What Does Matthew 21:43 Mean?

Matthew 21:43 is Jesus's direct application of the parable of the wicked tenants — and it is one of the most consequential statements He makes about the future of God's purposes. He is speaking to the chief priests and Pharisees.

"Therefore say I unto you" — the Greek dia touto legō hymin (because of this I say to you) ties the statement directly to the parable. What follows is not a new topic. It's the verdict.

"The kingdom of God shall be taken from you" — the Greek arthēsetai aph' hymōn hē basileia tou theou (the kingdom of God will be taken away from you) is a transfer of stewardship, not a revocation of God's kingdom itself. The kingdom doesn't cease to exist. It's relocated. The "you" is the current religious leadership — the tenants who killed the prophets and will kill the Son. They lose their custodial role.

"And given to a nation bringing forth the fruits thereof" — the Greek ethnei poiounti tous karpous autēs (to a nation producing its fruits) introduces the replacement: a people characterized not by ethnic identity or institutional position but by fruit-bearing. The Greek ethnos (nation, people group) is deliberately broad — it could refer to the Gentile church, to the faithful remnant within Israel, or to any community that produces the kingdom's fruit.

The word "fruits" (karpous) is the key criterion. The parable's indictment was that the tenants withheld the vineyard's fruit from the owner (v. 34). The new tenants are defined by one thing: they produce what the kingdom was designed to produce and deliver it to the Owner.

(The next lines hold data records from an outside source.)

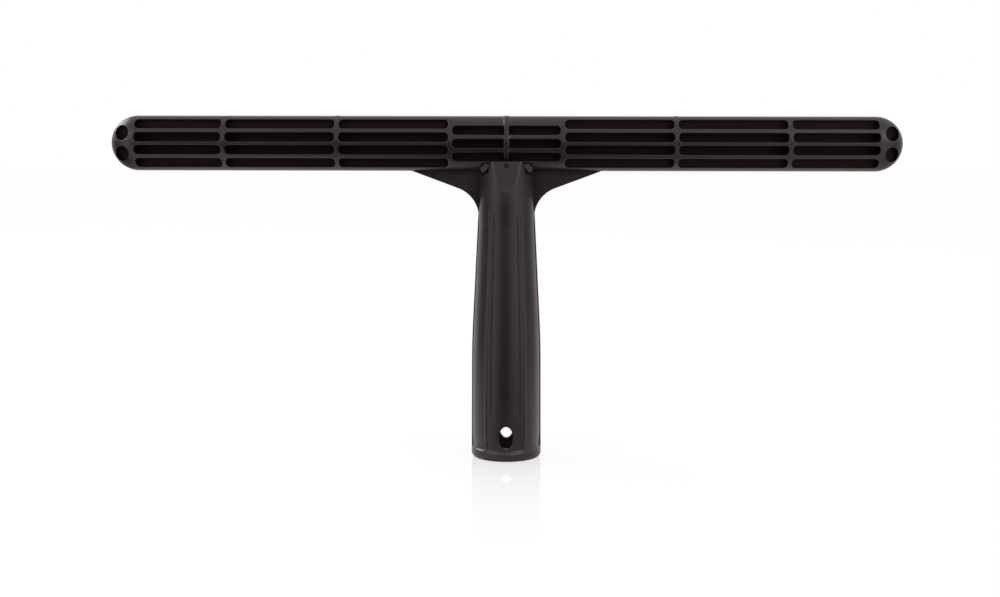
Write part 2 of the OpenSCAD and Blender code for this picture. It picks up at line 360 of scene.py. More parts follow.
hollowPlastic = blackPlastic("hollowPlastic", {
    **plasticLook,
    "darkColour": (0.1, 0.08, 0.074),
    "lightColour": (0.14, 0.115, 0.105),
    "roughness": 0.55,
    "speckStrength": 0.0,
})
pinPlastic = blackPlastic("pinPlastic", {
    **plasticLook,
    "darkColour": (0.005, 0.0045, 0.0046),
    "lightColour": (0.008, 0.007, 0.0072),
    "roughness": 0.5,
    "speckStrength": 0.0,
})
print("plastic ready")


# The bar: its oval section, its openings and the two half shells

bar = {
    "height": 24.2,
    "edgeRadius": 6.0,
    "postPitch": 49.8,
    "postWidth": 1.75,
    "postInward": 0.2,  # the posts stand this much nearer the middle than an even pitch
    "endSolid": 11.7,
    "middleSlotHeight": 4.1,
    "outerSlotHeight": 4.0,
    "middleRib": 1.45,
    "rowRib": 1.6,
    "centreSlotHeight": 3.95,
    "centreRib": 1.84,
    "slotCorner": 1.7,
    "dividerWidth": 2.2,
    "dividerCorner": 0.25,
    "endHole": 6.5,
    "endHolePitch": 9.05,
    "endHoleInset": 6.1,
    "bossRadius": 1.45,
    "pinHole": 0.67,
    "rimRadius": 0.24,  # rounding of the slots' front rims
    "pinRimRadius": 0.12,
    "draft": 0.1,  # pockets narrow by this much down to the plate
    "partingRadius": 0.15,
    "beadRise": 0.3,
    "beadSide": (1.0, 1.3),  # the divider's bead falls away between these distances from its middle
    "beadFoot": (-8.6, -8.2),  # and it starts between these heights
    "beadRough": 0.06,
    "beadGrain": (0.9, 3.1),  # scale of the bead's roughness, and a number that picks its pattern
    "edgeWear": 0.5,
}
# spacing of the points that the bar's face is made of
barGrid = {
    "step": 1.2,  # along straight edges
    "shortStep": 0.6,
    "lattice": 0.8,
    "clear": 0.34,  # the lattice keeps this far from every rim
    "beadStep": 0.4,
    "beadRoom": 0.5,
    "beadColumns": [0.5, 1.0, 1.15, 1.3],
    "firstColumn": 1.6,  # from here on the edges have even steps
    "cornerSteps": 7,
    "bossSteps": 6,
    "endSteps": 48,
    "holeSteps": 40,
    "pinSteps": 20,
}
halfHeight = bar["height"] / 2
halfDepth = abs(shellLow.y) - bar["beadRise"]
barMid = plateHigh.z - halfHeight
underside = barMid - halfHeight
halfPlate = plateHigh.y
barHalfLength = plateHigh.x
endCentre = barHalfLength - halfHeight
edgeCentre = halfHeight - bar["edgeRadius"]
faceRadius = (halfDepth ** 2 + edgeCentre ** 2 - bar["edgeRadius"] ** 2) / (2 * (halfDepth - bar["edgeRadius"]))
joinDistance = edgeCentre * faceRadius / (faceRadius - bar["edgeRadius"])
neckTop = handleHigh.z
pinX = 1.5 * bar["postPitch"]


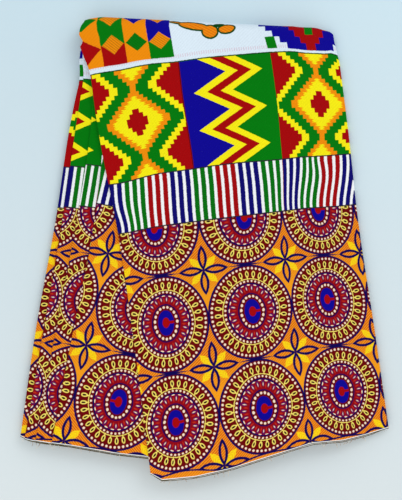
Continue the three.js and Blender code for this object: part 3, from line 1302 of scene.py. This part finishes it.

This verse does not teach that God has permanently rejected the Jewish people (Paul addresses this complex question in Romans 9-11). It teaches that custodianship of the kingdom is conditional on fruitfulness. Any group — ethnic, institutional, denominational — that withholds the kingdom's fruit risks the same transfer.

Reflection Questions

  • 1.Jesus says the kingdom goes to those who produce fruit. If God evaluated your life by its fruit — not your beliefs or your position but your actual output — what would He find?
  • 2.The transfer is from those who withhold to those who produce. Is there an area of your life where you're consuming God's resources without producing anything for Him?
  • 3.The criterion is fruitfulness, not heritage or position. How does that challenge institutional Christianity's tendency to assume the kingdom belongs permanently to any particular group?
  • 4.The wicked tenants had the vineyard for a long time before the transfer happened. Does God's patience with unfruitful tenants comfort or sober you — and why?

Devotional

The kingdom isn't being destroyed. It's being relocated. Given to someone else. Someone who will actually produce fruit.

Jesus says this to the religious establishment of His day — the people who had been entrusted with God's vineyard for generations. They had the temple, the Torah, the traditions, the authority. And they withheld the fruit. They killed the messengers. They were about to kill the Son. And Jesus says: the vineyard is being reassigned.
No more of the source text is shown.